Dengan menggunakan struk ATM khususnya transfer, pelaku tindak kejahatan mendapatkan data berupa: nama nasabah, bank tempat penyimpanan dana (menabung), dan jumlah saldo pada rekening nasabah. Nasabah yang dinilai memiliki nominal saldo yang besar akan menjadi target kejahatan.
Selanjutnya, data yang tertera pada struk ATM tersebut dikompilasi dengan data nasabah yang terdapat di KPU. Berbekal data nasabah dari KPU, pelaku tindak kejahatan memperoleh data yang bisa dimanipulasi untuk pembuatan e-KTP dan berbagai dokumen palsu nasabah. Dengan dokumen palsu tersebut, pelaku tindak kejahatan dapat melakukan pembobolan rekening dengan jalan mengajukan pembuatan rekening baru dan pemindahan dana dari rekening korban, sehingga saldo pada rekening korban bisa terkuras habis.
Keempat, minimnya perubahan sistem pengaman data digital milik nasabah
Salah satu kelemahan teknologi digital adalah ketidaksempurnaan. Sebuah inovasi berbasis teknologi digital selalu menuntut inovasi baru. Hasil novasi teknologi digital harus terus diperbarui untuk meminimalisir potensi gangguan sistem digital.
Sayangnya, pengaruh administrasi (birokrasi) mengakibatkan sistem digital instansi seperti bank cenderung tidak mengalami perubahan dalam rentang waktu yang cukup lama.
Sementara itu, inovasi teknologi digital dan keahlian praktisi teknologi digital di luar ekosistem perbankan terus berkembang. Tidak heran bila kasus-kasus tindak kriminal yang memanipulasi data digital terus menimpa nasabah bank.
Kelima, ketiadaan Undang Undang Perlindungan Data
Sejauh ini, Undang Undang Perlindungan Data masih sebatas RUU. Implikasinya, belum tersedianya payung hukum yang melindungi data nasabah yang tersimpan dalam sistem digital perbankan.
Nasabah yang menjadi korban tindak kejahatan pembobolan bank melalui manipulasi data, kesulitan untuk mengajukan proses hukum ketika mengalami tindak kejahatan perbankan berbasis data. Tidak jarang, kerugian tersebut dinilai sebagai kelalaian nasbah. Mudahnya pelaku tindak kejahatan lolos dari jeratan hukum mengakibatkan tindak kejahatan serupa terus berkembang biak dan menggurita.
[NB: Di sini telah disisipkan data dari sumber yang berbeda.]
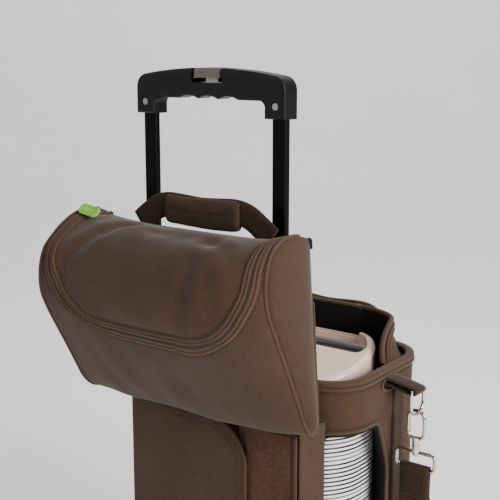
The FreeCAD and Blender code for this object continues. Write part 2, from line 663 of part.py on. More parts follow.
def pouch_lid():
    shell = prism_x(lid_outline(0), -POUCH_HALF, POUCH_HALF)
    hollow = prism_x(lid_outline(CLOTH), -POUCH_HALF + CLOTH, POUCH_HALF - CLOTH)
    hinge_y, hinge_z = LID_HINGE
    front_y, front_z = MOUTH_FRONT
    mouth = [(hinge_y - 2, hinge_z - 4), (front_y - 1, front_z + 1),
             (front_y - 2 + 5 * CLOTH, front_z + 24), (hinge_y - 14, hinge_z - 1)]
    return shell.cut(hollow).cut(prism_x(mouth, -POUCH_HALF + CLOTH, POUCH_HALF - CLOTH))


def lid_zipper():
    """Zipper tape and piping along the lid's lower edge, round three sides."""
    lift = 1.6
    grown = [(y - lift if y < TUBE_Y - 60 else y, z + (lift if z > 500 else 0)) for y, z in lid_outline(0)]
    skin = prism_x(grown, -POUCH_HALF - lift, POUCH_HALF + lift).cut(prism_x(lid_outline(-0.05), -POUCH_HALF - 0.05, POUCH_HALF + 0.05))
    hinge_y, hinge_z = LID_HINGE
    front_y, front_z = MOUTH_FRONT
    band = [(hinge_y - 14, hinge_z + 4), (hinge_y - 8, hinge_z - 8), (front_y + 2, front_z + 4),
            (front_y - 30, front_z + 4), (front_y - 30, front_z + 12), (front_y + 1, front_z + 13)]
    return skin.common(prism_x(band, -POUCH_HALF - 5, POUCH_HALF + 5))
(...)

Langkah Bijak Menjadi Nasabah Bijak
Sebagaimana yang saya tuturkan awalnya, sekadar jengkel sebagaimana yang dilontarkan Najwa Shihab, tidak akan menghadirkan solusi bagi gangguan keamanan data. Kita perlu menjadi bagian dari solusi yang dikukuhkan dengan aksi nyata. Bagi Anda yang berstatus sebagai nasabah, terdapat beberapa langkah bijak untuk mengatasi gangguan keamanan data, antara lain:
Pertama, meningkatkan security awareness melalui literasi digital
Tindak kejahatan perbankan seringkali tidak terjadi karena kelalaian yang benar-benar disengaja, baik nasabah atau pihak bank, melainkan rendahnya wawasan nasabah pada perkembangan keamanan data digital. Di sisi lain, pihak bank masih kurang optimalnya dalam memberikan edukasi keamanan terhadap nasabah. Akibatnya, security awareness menjadi rendah, sehingga nasabah rentan mengalami gangguan keamanan data.
Pihak bank perlu memberikan edukasi keamanan data pada nasabah melalui literasi digital. Seiring bertambah luasnya wawasan nasabah terhadap keamanan data, security awareness dalam mindset nasabah akan meningkat. Dengan demikian, sikap yang rentan memicu pencurian data nasabah untuk tujuan tindak kejahatan, bisa dicegah.
Selain edukasi dari pihak bank, para nasabah bisa melakukan edukasi literasi digital secara mandiri. Ilmu pengetahuan yang menyangkut keamanan dan perlindungan data tersebar di mana-mana. Bahkan, terdapat pula praktisi teknologi digital yang membagikan ilmu pengetahuan secara gratis melalui berbagai kanal media sosial.